The 2-1 decision from a panel of the 8th Circuit was issued by Judges Steven Colloton, Kermit Bye and Duane Benton. It included a lengthy dissent from Bye, who suggested temporary stays should be issued only in emergencies.

"The NFL has not persuaded me this is the type of emergency situation which justifies the grant of a temporary stay of the district court's order pending our decision on a motion for a stay itself," Bye wrote. "If we ultimately grant the motion for a stay, the NFL can easily re-establish its lockout."

The ruling was the first victory for the NFL in the bitter labor fight, and it came from a venue considered more conservative and favorable to businesses than the federal courts in Minnesota, where the collective bargaining system was established in the early 1990s. Colloton and Benton were appointed by President George W. Bush. Bye was appointed by President Clinton.
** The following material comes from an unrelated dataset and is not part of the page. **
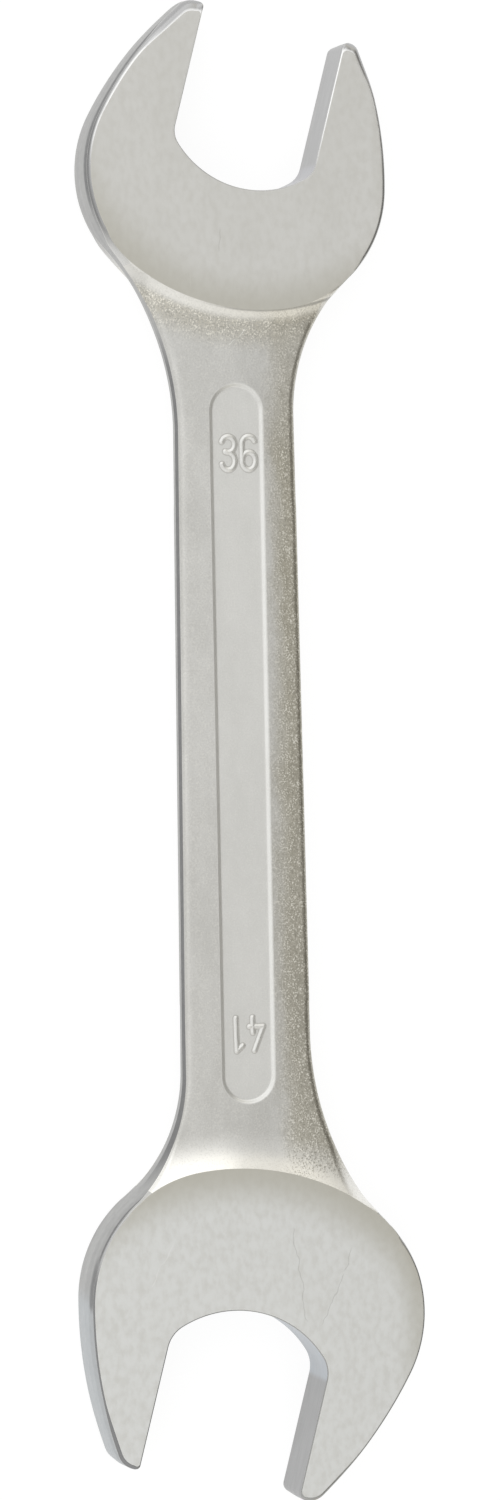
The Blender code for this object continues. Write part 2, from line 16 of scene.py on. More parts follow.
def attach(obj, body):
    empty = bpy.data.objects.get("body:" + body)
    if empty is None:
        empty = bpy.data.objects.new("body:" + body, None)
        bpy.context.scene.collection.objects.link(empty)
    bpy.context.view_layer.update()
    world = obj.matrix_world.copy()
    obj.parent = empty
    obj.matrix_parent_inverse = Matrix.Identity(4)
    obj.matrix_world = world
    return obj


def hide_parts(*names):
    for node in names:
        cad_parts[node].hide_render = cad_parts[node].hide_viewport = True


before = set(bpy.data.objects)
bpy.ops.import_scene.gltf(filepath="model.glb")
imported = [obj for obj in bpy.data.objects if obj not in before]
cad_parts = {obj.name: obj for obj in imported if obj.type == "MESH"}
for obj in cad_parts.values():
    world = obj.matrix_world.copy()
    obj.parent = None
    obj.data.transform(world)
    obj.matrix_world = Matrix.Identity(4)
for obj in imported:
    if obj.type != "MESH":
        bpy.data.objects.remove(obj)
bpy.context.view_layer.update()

The appeals court is expected to rule next week on the NFL's request for a more permanent stay that would last through its appeal of the injunction. That process is expected to take six to eight weeks.

Jim Quinn, lead attorney for the players, downplayed the order.

"Routine grant of stay and totally expected," he said. "The only surprise is that Judge Bye is so strongly against giving them even a tiny stay because the league obviously can't show it is necessary."

The order was just the latest in a dizzying week of legal wrangling. U.S. District Judge Susan Richard Nelson on Monday ordered the end of the 45-day lockout, calling it illegal, and denied the NFL's appeal Wednesday night.